Hugh Hewitt's OneTrueGodBlog recently requested a recommended reading list for young Christian college students, for the purpose of deepening their faith. Continuing on the reading theme from my last post, here are my five favorite faith-based books:

The Seven Storey Mountain, by Thomas Merton. I first read this book at age twelve (I was always a precocious reader). It was summer vacation, I was bored and out of reading material, and my parents had a first edition hard cover on the den bookshelf. Merton's story was immediately fascinating to me, and I swallowed it whole. How could one so misguided in his early life end up such a spiritual success? In addition to reading Merton's other works, I have referred back to this book many times over the years. It shows that any soul can rise to greatness through faith. For me, it was a life-changing read.

Crossing The Threshold of Hope, by Pope John Paul II. You don't have to be Catholic to enjoy and learn from this book. God is explained as very close to and very involved in our modern world. Written in an open, welcoming, question-and-answer style, the expansive and ecumenical themes of this book are easily embraced by any person of faith. The profound wisdom and experience of this elder giant of the Church is simply communicated in an engaging way that young people will appreciate.

Blue Like Jazz: Non-Religious Thoughts on Christian Spirituality, by Donald Miller. Recommended to me by a fellow blogger, Alan Riley of In the meantime, this book is breathtaking in its simplicity. It's written in a heartfelt, conversational style that is both touching and humorous. If you have ever felt far away from God, out of step with your faith, or too worldly to be religious, this is a book that will show you how your misgivings and second thoughts are all part of your spiritual journey.

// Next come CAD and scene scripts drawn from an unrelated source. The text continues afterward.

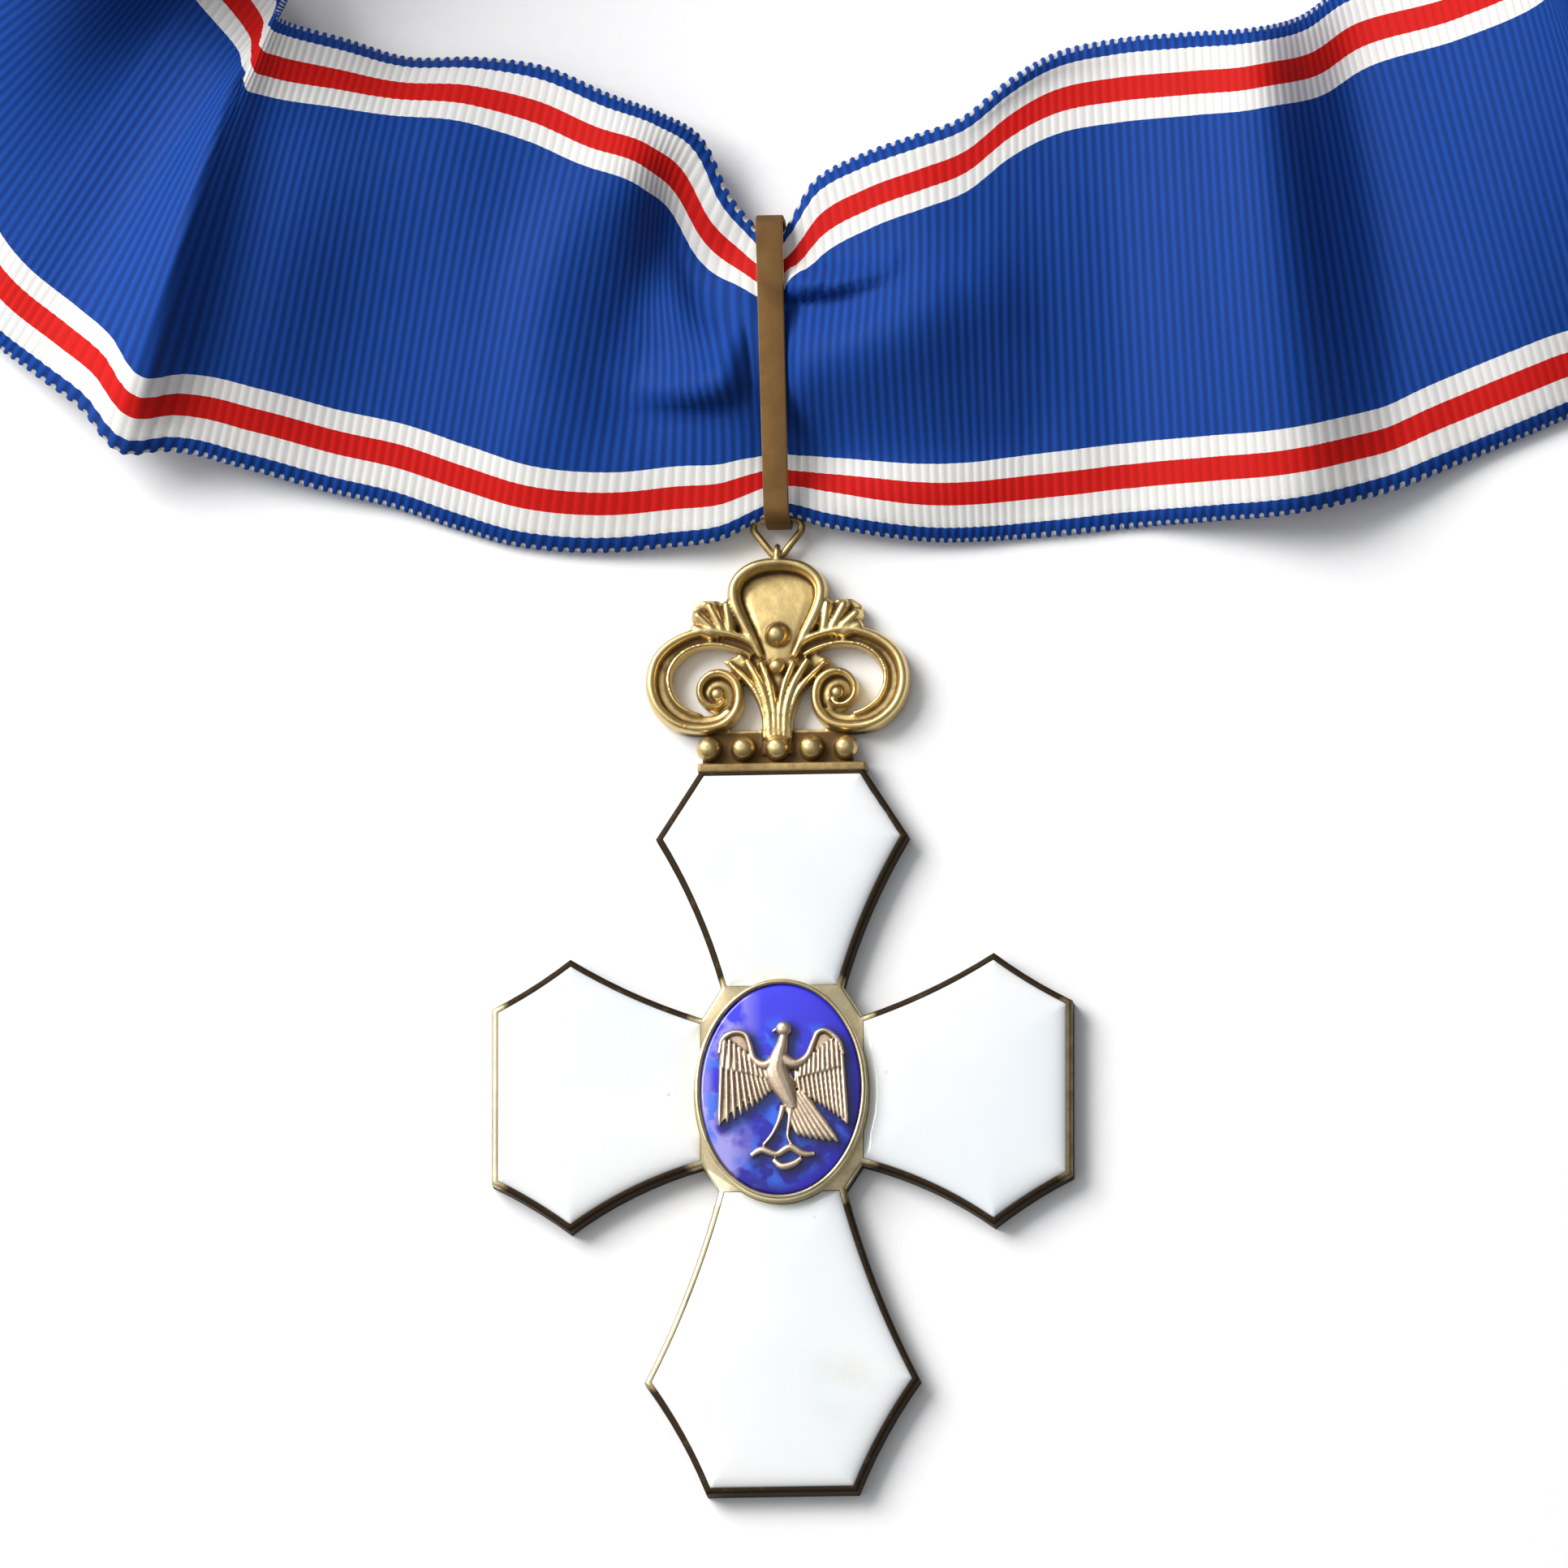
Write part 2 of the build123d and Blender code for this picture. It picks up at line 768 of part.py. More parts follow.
def patch(a, b, c, d):
    """Two flat triangles between four corners."""
    first = Face(Wire.make_polygon([a, b, c]))
    second = Face(Wire.make_polygon([a, c, d]))
    return [first, second]


facets = []
last_row = ribbon_rows
for i in range(len(grid)):
    k = (i + 1) % len(grid)
    for j in range(ribbon_rows):
        facets += patch(outer_side[i][j], outer_side[k][j], outer_side[k][j + 1], outer_side[i][j + 1])
        facets += patch(inner_side[i][j], inner_side[i][j + 1], inner_side[k][j + 1], inner_side[k][j])
    facets += patch(outer_side[i][0], inner_side[i][0], inner_side[k][0], outer_side[k][0])
    facets += patch(
        outer_side[i][last_row], outer_side[k][last_row], inner_side[k][last_row], inner_side[i][last_row]
    )

with BuildPart() as ribbon:
    add(Solid(Shell(facets)))
ribbon.part.label = "ribbon"
export_step(ribbon.part, "parts/ribbon.step")
print("ribbon", len(facets), "triangles,", round(around), "mm round,", round(ribbon.part.volume), "mm3")

# Clasp: a plain sleeve on the ribbon at the back of the neck

clasp_height = ribbon_width + 2 * back_edge_z
clasp_place = (neck_centre[0], neck_centre[1] + neck_radius + clasp_shift, 0)
with BuildPart() as ribbon_clasp:
    with Locations(clasp_place):
        Box(
            clasp_length,
            clasp_slot + 2 * clasp_wall,
            clasp_height,
            align=(Align.CENTER, Align.CENTER, Align.MIN),
        )
    with Locations((clasp_place[0], clasp_place[1], clasp_height / 2)):
        Box(clasp_length, clasp_slot, clasp_height - 2 * clasp_end_wall, mode=Mode.SUBTRACT)
    fillet(ribbon_clasp.edges().filter_by(Axis.X), radius=clasp_rounding)
ribbon_clasp.part.label = "ribbon_clasp"
export_step(ribbon_clasp.part, "parts/ribbon_clasp.step")
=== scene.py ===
# %% [markdown]
# # An order neck badge on its ribbon
# The badge is an enamelled cross with an openwork crest. A wire link and a strip loop
# hang it on a wide ribbed neck ribbon. It lies face up on a pale table.
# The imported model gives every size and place. Each cell below makes one piece or one
# finish, and says what it is on the real badge and why it is made this way.

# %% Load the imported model
import math

import bpy
import numpy as np
from mathutils import Matrix, Vector
from mathutils.geometry import delaunay_2d_cdt
from mathutils.kdtree import KDTree


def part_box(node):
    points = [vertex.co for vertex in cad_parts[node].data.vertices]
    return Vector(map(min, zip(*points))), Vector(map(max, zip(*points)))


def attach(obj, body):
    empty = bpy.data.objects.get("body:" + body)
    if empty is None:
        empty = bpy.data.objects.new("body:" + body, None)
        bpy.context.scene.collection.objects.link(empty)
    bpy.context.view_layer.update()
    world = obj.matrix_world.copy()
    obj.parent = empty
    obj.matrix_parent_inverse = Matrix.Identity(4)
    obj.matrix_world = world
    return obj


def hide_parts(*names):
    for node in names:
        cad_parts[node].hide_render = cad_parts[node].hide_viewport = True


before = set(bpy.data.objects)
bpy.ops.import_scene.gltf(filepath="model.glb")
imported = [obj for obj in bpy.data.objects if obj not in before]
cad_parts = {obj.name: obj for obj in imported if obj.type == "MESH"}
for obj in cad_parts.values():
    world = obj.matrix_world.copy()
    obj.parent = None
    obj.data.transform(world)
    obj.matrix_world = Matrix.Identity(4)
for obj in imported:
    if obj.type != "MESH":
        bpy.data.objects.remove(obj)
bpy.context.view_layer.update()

mm = 0.001
print("nodes:", ", ".join(sorted(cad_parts)))

# %% [markdown]
# ## The camera
# The picture is taken from almost straight above, a little from the right and from the
# cross's foot. A long lens keeps the arms of the cross the same size, so the field of
# view comes from the picture's width and its scale, and the distance can be large.

# %% Camera
picture_width = 1932
pixels_per_mm = 13.88
view_distance = 6000 * mm
view_middle = Vector((0, 28.2, 0)) * mm
toward_camera = Vector((0.09, -0.19, 1)).normalized()

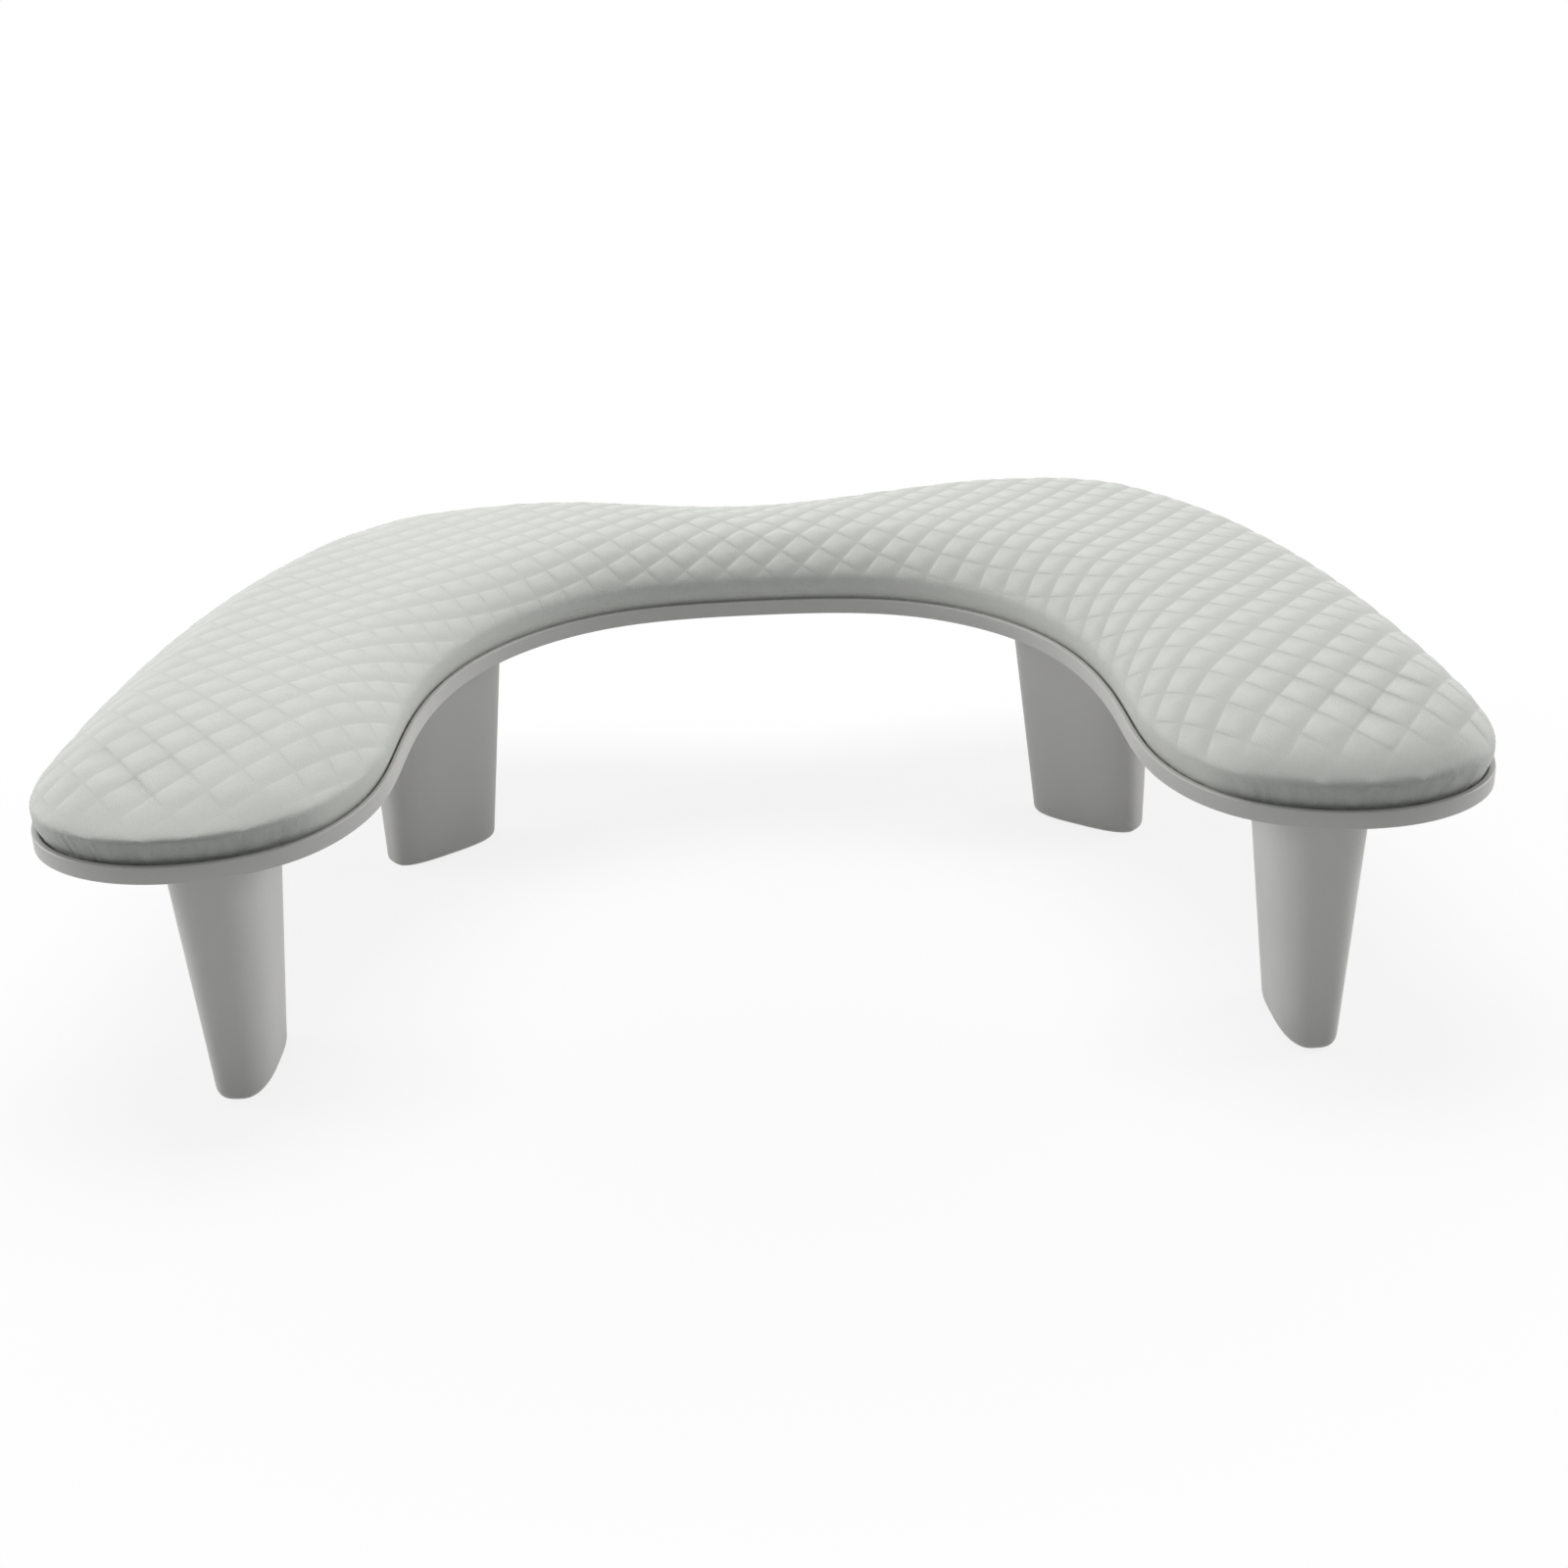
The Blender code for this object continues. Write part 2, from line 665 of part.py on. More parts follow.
def circle(radius, shift, height):
    turns = [2 * pi * (k + 0.5) / OVAL_STEPS for k in range(OVAL_STEPS)]
    return [(shift + radius * cos(a), radius * sin(a), height) for a in turns]


def leg_mesh():
    """A tapered cup with a screw boss inside, open at the top, with a recess for its pad below."""
    foot, top = PAD_PROUD, DECK_UNDER - CLEARANCE
    recess = PAD_THICKNESS - PAD_PROUD + CLEARANCE
    pilot = LEG_SHANK_RADIUS + CLEARANCE
    floor = foot + LEG_FLOOR
    hole_bottom = DECK_TOP - LEG_SCREW_LENGTH
    flat_recess = [(x, y, foot + recess) for x, y, _ in leg_oval(foot, PAD_INSET)]
    rings = [
        flat_recess,
        leg_oval(foot, PAD_INSET),
        [(x, y, foot) for x, y, _ in leg_oval(foot, FOOT_ROUND)],
        *[leg_oval(foot + up * FOOT_ROUND, away * FOOT_ROUND) for up, away in FOOT_ROUND_SHARES],
        leg_oval(foot + FOOT_ROUND, 0),
        leg_oval(top, 0),
        leg_oval(top, LEG_WALL),
        leg_oval(floor, LEG_WALL),
        circle(BOSS_RADIUS, -LEG_LEAN, floor),
        circle(BOSS_RADIUS, -LEG_LEAN, top),
        circle(pilot, -LEG_LEAN, top),
        circle(pilot, -LEG_LEAN, hole_bottom),
    ]
    return loft(rings)


def place_in_leg(leg, x, y):
    _, leg_x, leg_y, turn = leg
    return leg_x + x * cos(turn) - y * sin(turn), leg_y + x * sin(turn) + y * cos(turn)


def leg_top_centre(leg):
    return place_in_leg(leg, -LEG_LEAN, 0)


def leg_oval_prism(leg, outset, bottom, top):
    """An upright oval block round a leg's top, for its collar and socket."""
    shape = [place_in_leg(leg, x, y) for x, y, _ in leg_oval(DECK_UNDER - CLEARANCE, -outset)]
    return loft([[(x, y, z) for x, y in shape] for z in (bottom, top)])


def foot_pad_mesh():
    outline = leg_oval(PAD_PROUD, PAD_INSET + CLEARANCE)
    small = leg_oval(PAD_PROUD, PAD_INSET + CLEARANCE + PAD_EDGE)
    return loft(
        [
            [(x, y, 0.0) for x, y, _ in small],
            [(x, y, PAD_EDGE) for x, y, _ in outline],
            [(x, y, PAD_THICKNESS) for x, y, _ in outline],
        ]
    )


# Screws


def screw_mesh(name, head_radius, head_height, shank_radius, length, material):
    """A pan-head screw's profile, turned by a Screw modifier; its head's underside is at height 0."""
    tip = SCREW_TIP_SHARE * shank_radius
    profile = [
        (0.0, head_height),
        (HEAD_TOP_SHARE * head_radius, head_height),
        (head_radius, HEAD_EDGE_SHARE * head_height),
        (head_radius, 0.0),
        (shank_radius, 0.0),
        (shank_radius, tip - length),
        (0.0, -length),
    ]
    data = bpy.data.meshes.new(name)
    data.from_pydata([(r, 0, z) for r, z in profile], [(i, i + 1) for i in range(len(profile) - 1)], [])
    data.materials.append(material)
    return data


def turned(name, data, collection):
    made = bpy.data.objects.new(name, data)
    collection.objects.link(made)
    turn = made.modifiers.new("turn", "SCREW")
    turn.steps = SCREW_STEPS
    turn.render_steps = SCREW_STEPS
    turn.use_merge_vertices = True
    turn.merge_threshold = SCREW_MERGE
    return made


def build():
    clear_scene()
    parts = new_collection("manicure_hand_rest")
    cutters = new_collection("cutters")
    cover_material = new_material("embossed_cover", *COVER_LOOK)
    shell_material = new_material("moulded_plastic", *SHELL_LOOK)
    foam_material = new_material("foam", *FOAM_LOOK)
    board_material = new_material("pressed_board", *BOARD_LOOK)
    steel_material = new_material("zinc_steel", *STEEL_LOOK)
    rubber_material = new_material("rubber", *RUBBER_LOOK)

    root = bpy.data.objects.new("hand_rest", None)
    parts.objects.link(root)

    made = [
        add_object(make_cover(), "cover", parts, cover_material, SOFT_SHARP_ANGLE),
        add_object(make_foam(), "foam", parts, foam_material, SOFT_SHARP_ANGLE),
        make_board(parts, cutters, board_material),
        make_tray(parts, cutters, shell_material),
    ]

    leg_data = add_object(leg_mesh(), "leg_front_right", parts, shell_material).data
    pad_data = add_object(foot_pad_mesh(), "foot_pad_front_right", parts, rubber_material).data
    screw_data = screw_mesh(
        "leg_screw", LEG_HEAD_RADIUS, LEG_HEAD_HEIGHT, LEG_SHANK_RADIUS, LEG_SCREW_LENGTH, steel_material
    )
    for leg in LEGS:
        name, x, y, turn = leg
        for prefix, data in (("leg_", leg_data), ("foot_pad_", pad_data)):
            piece = bpy.data.objects.get(prefix + name)
            if piece is None:
                piece = bpy.data.objects.new(prefix + name, data)
                parts.objects.link(piece)
            piece.location = (x, y, 0)
            piece.rotation_euler = (0, 0, turn)
            made.append(piece)
        screw = turned("leg_screw_" + name, screw_data, parts)
        screw.location = (*leg_top_centre(leg), DECK_TOP + CLEARANCE)
        made.append(screw)

    reach = BOARD_BOTTOM + SCREW_BITE - (DECK_UNDER - CLEARANCE)
    board_screw = screw_mesh(
        "board_screw", BOARD_HEAD_RADIUS, BOARD_HEAD_HEIGHT, BOARD_SHANK_RADIUS, reach, steel_material
    )
    for number, (x, y) in enumerate(mirrored(BOARD_SCREWS), start=1):
        screw = turned("board_screw_" + str(number), board_screw, parts)
        screw.location = (x, y, DECK_UNDER - CLEARANCE)
        screw.rotation_euler = (pi, 0, 0)
        made.append(screw)

    for piece in made:
        piece.parent = root


build()
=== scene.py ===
# Manicure hand rest: embossed cushion, moulded tray, tapered legs, foot pads and screws, on a pale table
from math import cos, pi, radians, sin

import bmesh
import bpy
import numpy as np
from mathutils import Matrix, Vector
from mathutils.kdtree import KDTree


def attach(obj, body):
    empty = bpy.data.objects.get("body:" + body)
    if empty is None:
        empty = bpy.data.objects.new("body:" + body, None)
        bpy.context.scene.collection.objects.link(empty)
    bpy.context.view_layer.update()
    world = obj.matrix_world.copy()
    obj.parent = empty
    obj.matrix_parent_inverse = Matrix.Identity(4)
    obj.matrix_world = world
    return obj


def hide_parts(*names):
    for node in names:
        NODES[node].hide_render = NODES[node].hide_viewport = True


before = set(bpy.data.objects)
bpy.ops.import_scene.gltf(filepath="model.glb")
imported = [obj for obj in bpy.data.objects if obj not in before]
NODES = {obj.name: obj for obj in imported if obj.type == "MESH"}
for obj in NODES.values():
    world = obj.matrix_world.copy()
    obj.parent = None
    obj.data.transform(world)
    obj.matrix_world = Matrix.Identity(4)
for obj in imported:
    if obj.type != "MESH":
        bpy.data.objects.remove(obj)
bpy.ops.object.select_all(action="DESELECT")
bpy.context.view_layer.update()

# Camera of the photograph: metres, degrees, and millimetres for its lens and sensor
CAMERA_PLACE = (-0.0039, -0.7317, 0.3491)
CAMERA_PITCH = 23.224
CAMERA_ROLL = 2.268
CAMERA_YAW = 0.861
CAMERA_LENS = 51.5
CAMERA_SENSOR = 36.0

# Room light and softboxes: name, place, the point it faces, size and power in watts
ROOM_COLOUR = (0.95, 0.97, 1.0, 1.0)
ROOM_STRENGTH = 0.24
WHITE = (1.0, 1.0, 1.0, 1.0)
SOFTBOXES = (
    ("top_light", (-0.10, 0.50, 1.5), (0.0, 0.0, 0.08), (1.4, 0.9), 16.8),
    ("left_light", (-1.5, 0.30, 0.5), (0.0, 0.0, 0.05), (0.9, 0.8), 8.0),
    ("right_light", (1.5, 0.35, 0.5), (0.0, 0.0, 0.05), (0.9, 0.8), 8.5),
)

# Table: the share of it that glows to the camera grows to 1 between two distances from the rest's middle
TABLE_SIZE = 14.0
TABLE_GREY = (0.66, 0.66, 0.66, 1.0)
TABLE_WHITE = (0.98, 0.98, 0.98, 1.0)
GLOW_NEAR = 0.84
GLOW_START = 0.22
GLOW_END = 0.45

# Shared by all pieces: gaps, rounded edges, and which faces and edges count as flat, sharp or low
CLEARANCE = 0.0003
SMALL_EDGE = 0.0003
BEVEL_ANGLE = 50
SHARP_ANGLE = 40
FLAT_FACING = 0.9
EDGE_PICK = 0.0001

# Outline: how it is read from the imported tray
SAME_HEIGHT = 0.00002
OUTLINE_STEPS = 704
FINE_STEPS = 16
ONWARD_PULL = 0.004
CHUNK = 8000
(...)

Great Lion of God, by Taylor Caldwell. An excellent historical novel about St. Paul, his life and times. This was another vacation read, this time during my college years. Taylor Caldwell was one of the most prolific and popular fiction authors of the 20th century, and my aunt read all her books. She loaned me "Great Lion" for the train commute to my summer job. It was the first time I had ever read a fictionalized account of a Biblical person, and it was impossible for me to put down. It brought the New Testament to life in a way I hadn't imagined before. Saints were drawn as real-life, flesh-and-blood people, complete with serious flaws and problems. It made me hungry for more, so shortly after I finished it, I read the fifth book on my list:

Dear and Glorious Physician, by Taylor Caldwell. Another fine historical novel by the same author, this time recounting the life and times of St. Luke, the evangelist. It was the first time I had ever seen Mary, Mother of Our Lord, appear as a character in the pages of a novel. Again, great saints of mythical proportions were portrayed vividly as real people. I seek out this type of novel to this day. It helps me to remember that each of us in our turn must walk the road set before us by God, striving to do the best we can in our human circumstances.

It's always helpful to know that we're not alone in our inner spiritual struggles. Perhaps at no time is this knowledge so important as in late adolescense and early adulthood, when youngsters stand poised at the crossroads of so many momentous decisions. It is my hope that all college students may find something of worth in the above list. As I have learned, reading always makes a journey more enjoyable.